Depositar sobre las víctimas la responsabilidad de irse es mala idea. Es una mala idea moral porque convierte la violencia feminicida en parte del paisaje. Su frecuencia en los medios, mezclada con la falta de sensibilidad y empatía con el dolor ajeno, termina por banalizar el problema. Se convierte en un “error” frecuente.
Colectivas y feministas en lo individual se han esforzado para concientizar sobre el tema y sobre la dificultad de salir de las relaciones violentas (con el propósito de que las mujeres no sean las primeras señaladas y acusadas injustamente por la violencia patriarcal que les ejercen). No han sido suficiente. Falta mucho para generar empatía.
Quienes creen que la solución es la muy repetida frase “vete a la primera” no sólo forman parte de la banalización que deposita sobre voluntades individuales la responsabilidad de estructuras sociales más fuertes que cualquier persona; además, ofrecen una mala explicación sociológica.
Detrás de una relación de violencia donde lo más evidente son los golpes, hay muchas otras violencias que empantanan y dejan sin capacidad de acción a las mujeres: la falta de redes de apoyo, la dependencia, la violencia económica y patrimonial que son condiciones de dominación muy sólidas.
Por otra parte, se desestima el criterio de las mujeres.

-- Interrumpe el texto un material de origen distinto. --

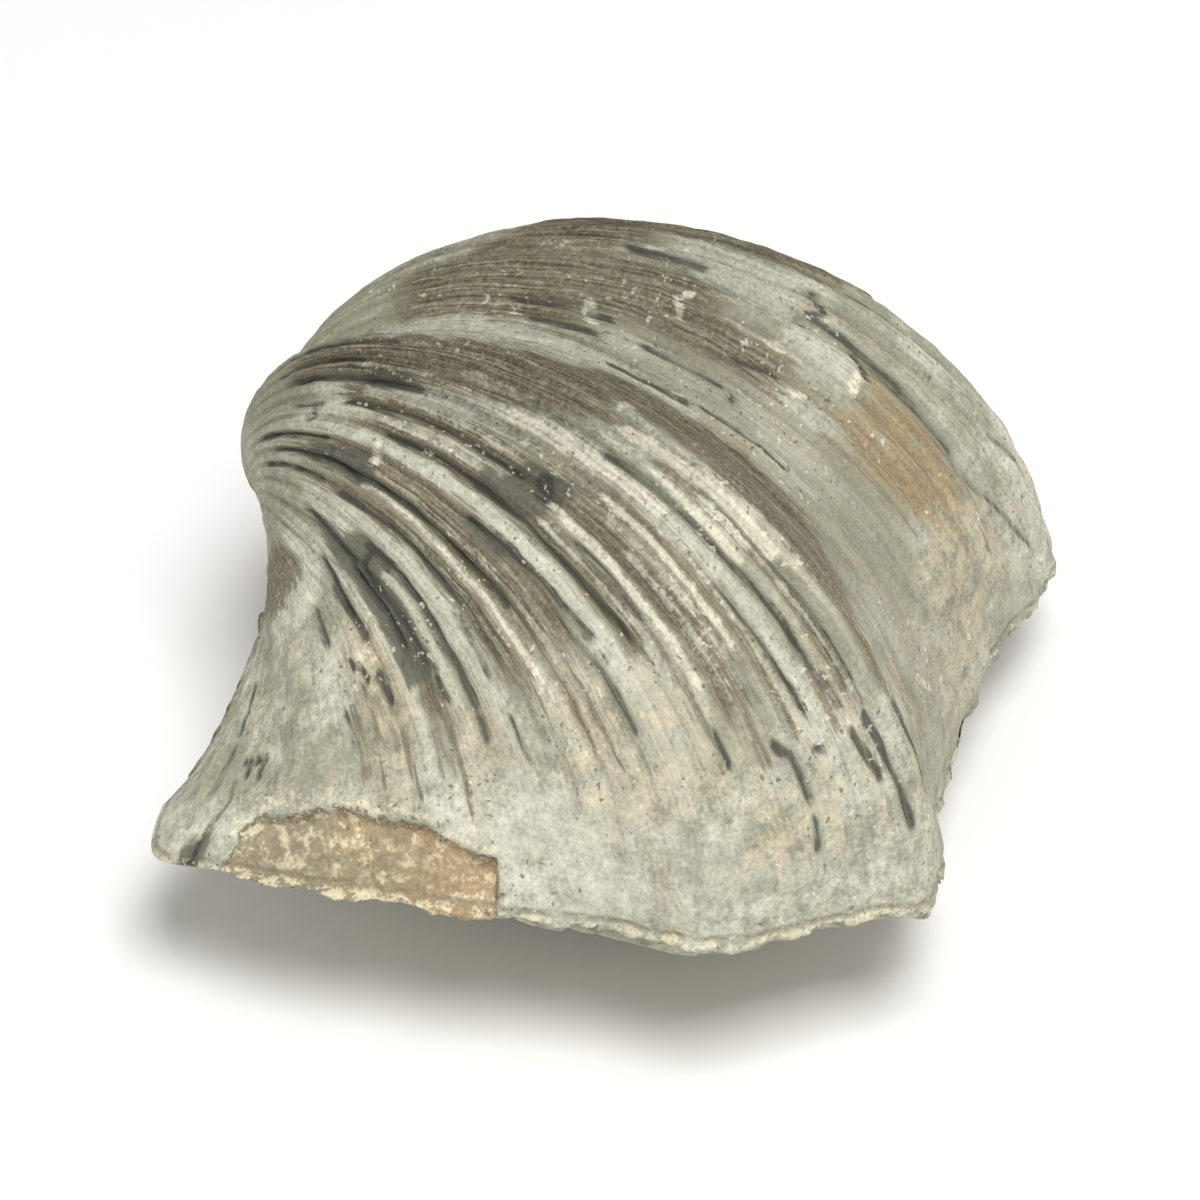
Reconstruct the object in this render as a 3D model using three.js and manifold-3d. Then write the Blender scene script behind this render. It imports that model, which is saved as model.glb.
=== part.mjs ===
// A spiriferid brachiopod, two valves and their filling turned into one piece of stone.
// Millimetres, +Z up. The hinge line runs along X and the front edge is at +Y. The strongly inflated ventral
// valve is on top, its beak curled back over the hinge, and the shell lies on the shallower dorsal valve.
// The origin is on the surface that the shell rests on, under the middle of its bounding box.

import * as THREE from "three";
import { mergeVertices } from "three/addons/utils/BufferGeometryUtils.js";
import Module from "manifold-3d";

// The edge where the two valves meet, seen from above: from the tip of the short wing (+X), round the front,
// to the tip of the long wing. The short wing is broken back, so the two sides don't match.
const edgeOutline = [
  [18.5, 0], [20, 6], [19, 13], [17, 21], [16, 26], [8.5, 32.5], [0, 30],
  [-9, 29.5], [-16.5, 29.5], [-21.5, 23.5], [-23, 16], [-23.5, 8], [-25, 0],
];

// The sulcus, a trough down the middle of the ventral valve. The dorsal valve has a matching fold, because
// the shared edge dips there. It starts at a distance in front of the hinge and deepens over its run.
const sulcus = { halfWidth: 5.8, depth: 3.2, squareness: 4, start: 12, run: 14 };

// Each valve is the edge swept round a pole near the hinge: it turns about X towards its beak, and shrinks as
// it goes by a rate that can rise with the angle. Angles in degrees, shrink per radian, side is up or down.
const ventral = { side: 1, poleY: -1.7, poleZ: 4.2, turn: 180, shrink: 0.29, tighten: 0.28, fineRows: 12, rows: 20 };
const dorsal = { side: -1, poleY: -3, poleZ: -1.3, turn: 125, shrink: 1.6, tighten: 0, fineRows: 8, rows: 11 };
const widthPower = 1.03;

// Ribs fan out from the beaks. Each has a rounded crest and a narrow groove. They fade at the wing tips and
// are weaker in the sulcus. The edge zigzags up and down where the ribs of the two valves interlock, by a
// share of their height, and the zigzag turns into full ribs over the first part of the sweep.
const ribs = { count: 40, height: 0.42, samples: 4, roundness: 0.6, tipFade: 0.05, sulcusShare: 0.45 };
const zigzag = { share: 0.5, fade: 0.08 };
const hingeSteps = 10;

// How the shell lies: the nose-up pitch, the roll that lifts the short wing, and the depth of stone worn
// from its underside, which leaves the flat face it rests on.
const restPitch = 1.5;
const restRoll = -8;
const wornDepth = 1;

const fossilStone = new THREE.MeshStandardMaterial({ color: 0x9c9a84, roughness: 0.75, metalness: 0 });

const edgeCurve = new THREE.CatmullRomCurve3(
  edgeOutline.map(([x, y]) => new THREE.Vector3(x, y, 0)), false, "catmullrom", 0.5);
edgeCurve.arcLengthDivisions = 600;

function troughShare(point) {
  const across = Math.exp(-(Math.abs(point.x / sulcus.halfWidth) ** sulcus.squareness));
  return across * THREE.MathUtils.clamp((point.y - sulcus.start) / sulcus.run, 0, 1);
}

// Height of the ribbing at a share of the way round the edge: -1 in a groove, +1 on a crest.
function ribWave(along, trough) {
  const wave = 2 * Math.abs(Math.cos(Math.PI * along * ribs.count)) ** ribs.roundness - 1;
  const tip = THREE.MathUtils.smoothstep(Math.min(along, 1 - along), 0, ribs.tipFade);
  return wave * tip * (1 - (1 - ribs.sulcusShare) * trough);
}

// A point of the valve's ring before the sweep. Ribs stand out from the ring, except at the edge itself,
// where they become the shared zigzag.
function ringPoint(along, valve, share) {
  const point = edgeCurve.getPointAt(along);
  const tangent = edgeCurve.getTangentAt(along);
  const trough = troughShare(point);
  const wave = ribs.height * ribWave(along, trough);
  const standing = THREE.MathUtils.smoothstep(share, 0, zigzag.fade);
  point.x += tangent.y * wave * valve.side * standing;
  point.y -= tangent.x * wave * valve.side * standing;
  point.z = wave * zigzag.share * (1 - standing) - sulcus.depth * trough;
  return point;
}

function sweep(point, valve, share) {
  const angle = THREE.MathUtils.degToRad(valve.turn) * share;
  const scale = Math.exp(-(valve.shrink + valve.tighten * angle) * angle);
  const cos = Math.cos(angle);
  const sin = Math.sin(angle) * valve.side;
  const y = point.y - valve.poleY;
  const z = point.z - valve.poleZ;
  return new THREE.Vector3(
    point.x * scale ** widthPower,
    valve.poleY + scale * (y * cos - z * sin),
    valve.poleZ + scale * (y * sin + z * cos));
}

// One closed ring: round the edge with so many points to a rib, and back along the straight hinge line.
function makeRing(valve, row) {
  const share = row / valve.rows;
  const samples = row <= valve.fineRows ? ribs.samples : 1;
  const steps = ribs.count * samples;
  const ring = [];
  for (let i = 0; i <= steps; i++) ring.push(sweep(ringPoint(i / steps, valve, share), valve, share));
  const tips = [edgeCurve.getPoint(1), edgeCurve.getPoint(0)];
  for (let i = 1; i < hingeSteps; i++) {
    ring.push(sweep(tips[0].clone().lerp(tips[1], i / hingeSteps), valve, share));
  }
  return { points: ring, samples };
}

const vertices = [];
const triangles = [];

function addRing(ring) {
  const first = vertices.length;
  vertices.push(...ring.points);
  return { first, count: ring.points.length, samples: ring.samples };
}

// Joins two rings. Where one has more points to a rib than the other, each rib's points share a fan.
function stitch(a, b) {
  const ribPoints = Math.max(a.samples, b.samples);
  const stepA = a.samples / ribPoints;
  const stepB = b.samples / ribPoints;
  const ribSteps = ribs.count * ribPoints;
  for (let i = 0; i < ribSteps + hingeSteps; i++) {
    const at = (ring, step, k) => {
      const onRibs = Math.min(k, ribSteps) * step;
      const index = Math.floor(onRibs) + Math.max(0, k - ribSteps);
      return ring.first + (index % ring.count);
    };
    const [a0, a1] = [at(a, stepA, i), at(a, stepA, i + 1)];
    const [b0, b1] = [at(b, stepB, i), at(b, stepB, i + 1)];
    if (a0 !== a1) triangles.push([a0, a1, b1]);
    if (b0 !== b1) triangles.push([a0, b1, b0]);
  }
}

// Closes a beak with a fan round the middle of its last ring.
function capRing(ring, facesForward) {
  const middle = new THREE.Vector3();
  for (let i = 0; i < ring.count; i++) middle.addScaledVector(vertices[ring.first + i], 1 / ring.count);
  const centre = vertices.push(middle) - 1;
  for (let i = 0; i < ring.count; i++) {
    const here = ring.first + i;
    const next = ring.first + (i + 1) % ring.count;
    triangles.push(facesForward ? [here, next, centre] : [next, here, centre]);
  }
}

// From the dorsal beak, down and round to the edge, then up and over to the ventral beak.
function shellGeometry() {
  const rings = [];
  for (let row = dorsal.rows; row > 0; row--) rings.push(addRing(makeRing(dorsal, row)));
  for (let row = 0; row <= ventral.rows; row++) rings.push(addRing(makeRing(ventral, row)));
  for (let i = 1; i < rings.length; i++) stitch(rings[i - 1], rings[i]);
  capRing(rings[0], false);
  capRing(rings[rings.length - 1], true);
  const geometry = new THREE.BufferGeometry().setFromPoints(vertices);
  geometry.setIndex(triangles.flat());
  const lie = new THREE.Matrix4().makeRotationY(THREE.MathUtils.degToRad(restRoll));
  lie.multiply(new THREE.Matrix4().makeRotationX(THREE.MathUtils.degToRad(restPitch)));
  return geometry.applyMatrix4(lie);
}

const wasm = await Module();
wasm.setup();

function toSolid(geometry) {
  const bare = geometry.clone();
  bare.deleteAttribute("normal");
  bare.deleteAttribute("uv");
  const merged = mergeVertices(bare, 1e-5);
  return new wasm.Manifold(new wasm.Mesh({
    numProp: 3,
    vertProperties: new Float32Array(merged.attributes.position.array),
    triVerts: new Uint32Array(merged.index.array),
  }));
}

function toGeometry(solid) {
  const mesh = solid.getMesh();
  const geometry = new THREE.BufferGeometry();
  geometry.setAttribute("position", new THREE.BufferAttribute(mesh.vertProperties, mesh.numProp));
  geometry.setIndex(new THREE.BufferAttribute(mesh.triVerts, 1));
  return geometry;
}

// Takes the worn stone off the underside, and moves the shell to its origin.
function wearFlat(geometry) {
  geometry.computeBoundingBox();
  const { min, max } = geometry.boundingBox;
  const size = new THREE.Vector3().subVectors(max, min).multiplyScalar(2);
  const kept = new THREE.BoxGeometry(size.x, size.y, size.z);
  kept.translate((min.x + max.x) / 2, (min.y + max.y) / 2, min.z + wornDepth + size.z / 2);
  const worn = toGeometry(toSolid(geometry).intersect(toSolid(kept)));
  worn.computeBoundingBox();
  const box = worn.boundingBox;
  worn.translate(-(box.min.x + box.max.x) / 2, -(box.min.y + box.max.y) / 2, -box.min.z);
  worn.computeVertexNormals();
  return worn;
}

const fossil = new THREE.Mesh(wearFlat(shellGeometry()), fossilStone);
fossil.name = "brachiopod_fossil";

const part = new THREE.Group();
part.add(fossil);

export default part;
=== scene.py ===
import math

import bpy
import numpy as np
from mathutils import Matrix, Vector, noise


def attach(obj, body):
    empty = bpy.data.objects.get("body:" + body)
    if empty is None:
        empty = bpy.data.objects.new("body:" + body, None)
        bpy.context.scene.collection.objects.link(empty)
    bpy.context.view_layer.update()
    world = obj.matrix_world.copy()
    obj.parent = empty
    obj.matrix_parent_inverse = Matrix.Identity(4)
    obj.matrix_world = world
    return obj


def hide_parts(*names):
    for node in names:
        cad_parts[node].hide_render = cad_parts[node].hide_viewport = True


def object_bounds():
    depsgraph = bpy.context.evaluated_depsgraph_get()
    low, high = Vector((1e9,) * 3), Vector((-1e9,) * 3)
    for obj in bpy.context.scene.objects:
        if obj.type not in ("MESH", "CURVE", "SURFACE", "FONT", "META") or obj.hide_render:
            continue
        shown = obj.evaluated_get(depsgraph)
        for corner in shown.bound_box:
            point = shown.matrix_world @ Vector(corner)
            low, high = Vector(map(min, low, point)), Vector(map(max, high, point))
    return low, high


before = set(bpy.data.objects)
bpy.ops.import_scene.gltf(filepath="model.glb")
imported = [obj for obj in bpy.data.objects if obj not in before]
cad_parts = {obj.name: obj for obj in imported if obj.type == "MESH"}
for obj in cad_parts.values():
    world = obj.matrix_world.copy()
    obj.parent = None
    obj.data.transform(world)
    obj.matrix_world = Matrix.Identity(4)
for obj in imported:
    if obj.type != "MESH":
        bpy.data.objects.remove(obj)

cad_low, cad_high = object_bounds()
MM = 0.001


# ---------------------------------------------------------------------------------------------------------
# The table: a sheet of matt white card that the fossil lies on, wide enough to run out of sight, and soft
# studio light over it. One big softbox hangs high on the camera's side, and white walls fill the shadows.
# ---------------------------------------------------------------------------------------------------------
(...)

Se piensa que los hombres violentos lo son desde el principio y no es así: el primer acercamiento que se tiene con los hombres violentos es a través del cortejo, el coqueteo, la forma en la que inician la mayoría de las relaciones de pareja.
La violencia en su forma más visible viene después. Empieza casi siempre con restricciones para vestir de tal o cual forma, para frecuentar a tus amigos de siempre, sobre todo si hay celos y problemas después de no acatar la instrucción, para cultivar un círculo de confianza de amigas y familia, sobre todo si han llegado a mencionar que él podría no ser una buena pareja.

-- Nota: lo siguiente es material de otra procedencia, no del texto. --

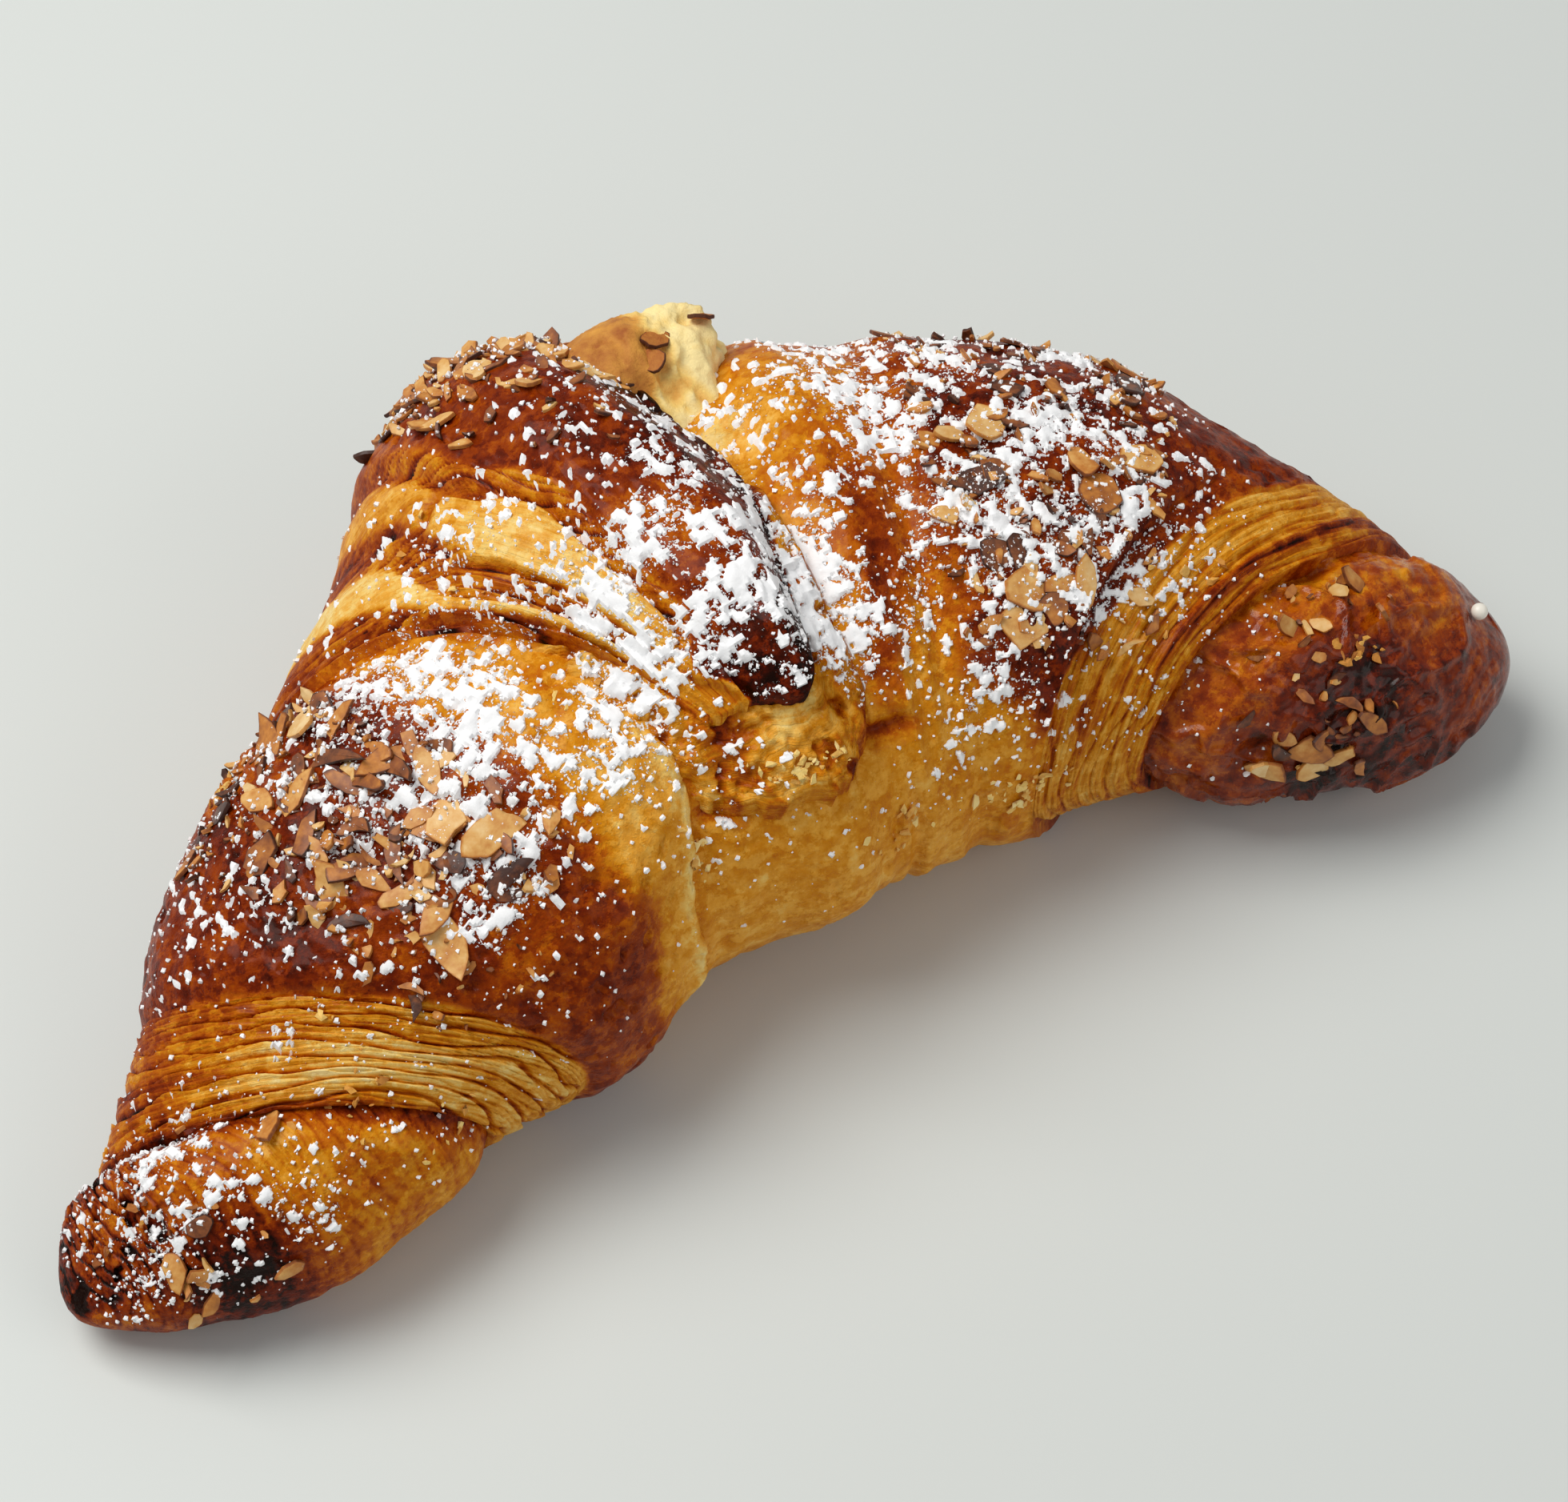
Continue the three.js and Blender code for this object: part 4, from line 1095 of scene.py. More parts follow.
# turn, share, angle, length, width, turned, tilt, toasting: those that stand out one by one
SINGLE_FLAKES = [
    ("left_tip", 0.125, 70, 6.0, 4.6, 80, 55, 0.42),
    ("left_tip", 0.100, 105, 3.6, 2.2, 60, 50, 0.30),
    ("left_turn", 0.296, 72, 9.0, 4.2, -10, 12, 0.28),
    ("left_turn", 0.288, 82, 7.0, 4.6, 30, 14, 0.20),
    ("left_turn", 0.288, 112, 11.0, 2.0, 115, 12, 0.80),
    ("left_turn", 0.282, 104, 11.5, 2.2, 110, 16, 0.70),
    ("left_turn", 0.296, 98, 9.0, 2.6, 105, 20, 0.78),
    ("left_turn", 0.300, 126, 6.5, 4.4, 60, 18, 0.10),
    ("left_turn", 0.242, 94, 7.0, 3.0, -15, 24, 0.62),
    ("crown", 0.435, 154, 4.5, 3.4, 15, 55, 0.95),
    ("crown", 0.482, 120, 5.0, 3.4, 10, 24, 0.28),
    ("right_turn", 0.682, 98, 7.5, 6.0, 50, 8, 0.22),
    ("right_turn", 0.662, 96, 4.0, 3.0, 20, 14, 0.20),
    ("right_turn", 0.750, 91, 5.5, 2.0, 60, 40, 0.10),
    ("right_turn", 0.705, 60, 8.0, 6.5, 30, 6, 0.36),
    ("right_tip", 0.912, 72, 6.0, 3.2, 40, 50, 0.34),
    ("right_tip", 0.862, 60, 4.6, 2.4, -10, 25, 0.40),
    ("right_tip", 0.895, 84, 5.0, 2.0, -20, 20, 0.55),
    ("right_tip", 0.868, 14, 6.5, 1.8, -35, 20, 0.86),
    ("right_tip", 0.884, 6, 5.0, 3.6, 30, 15, 0.22),
    ("right_tip", 0.862, 6, 4.6, 2.6, -30, 15, 0.10),
]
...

Estas situaciones son muy frecuentes y señales de alerta. Y aunque no siempre la violencia va escalando poco a poco, se puede revisar el violentómetro, una herramienta cuyo objetivo es visibilizar cómo va escalando la violencia y que señala que el nivel más alto de violencia hacia las mujeres es el feminicidio.
Se piensa, del mismo modo, que los hombres violentos lo son todo el tiempo. Tampoco es así. Toda relación de violencia pasa generalmente por tres fases: 1) La de tensión, donde el hombre violento empieza a mostrar hostilidad y la mujer trata de contener y calmar la situación; 2) la de agresión, donde se hace visible la violencia, hay insultos, violencia física, psicológica; 3) la luna de miel o fase de arrepentimiento, cuando el hombre pide disculpas, promete que ya no lo volverá a hacer y demuestra signos de querer cambiar, hasta que el ciclo vuelve a empezar.
Todo esto es desestabilizante para las mujeres, para lo que era su normalidad. Antes del primer golpe, están debilitados el autoestima, las redes de confianza y apoyo, e incluso el propio juicio.
Quienes hemos padecido violencia llegamos a dudar de nuestra percepción de la realidad y nos cuestionamos si quizá juzgamos demasiado, si no hemos dado la oportunidad de cambiar de verdad, si hemos provocado eso de algún modo. En la confusión y el ir y venir de estos ciclos pueden pasar años. Además, no todos los hombres violentos llegan al feminicidio –y cuando hay afecto, siempre cultivamos la fe de que nuestros cercanos pueden cambiar, y le damos valor a su palabra.
Antes, la mayoría de las personas que sabían que una mujer vivía violencia a manos de su pareja no intervenía porque “es cosa de ellos”, y era fácil mirar hacia otro sitio. Hoy, seguimos tratando de generar conciencia para que nos sumemos como una gran red de apoyo que diga a las mujeres que sufren violencia “Yo te creo” y “Cuentas conmigo”. No hacerlas sentir juzgadas ni revictimizar con la cantaleta de la responsabilidad individual es un gran primer paso si no sabemos cómo ayudar a alguien que se encuentra en una relación violenta.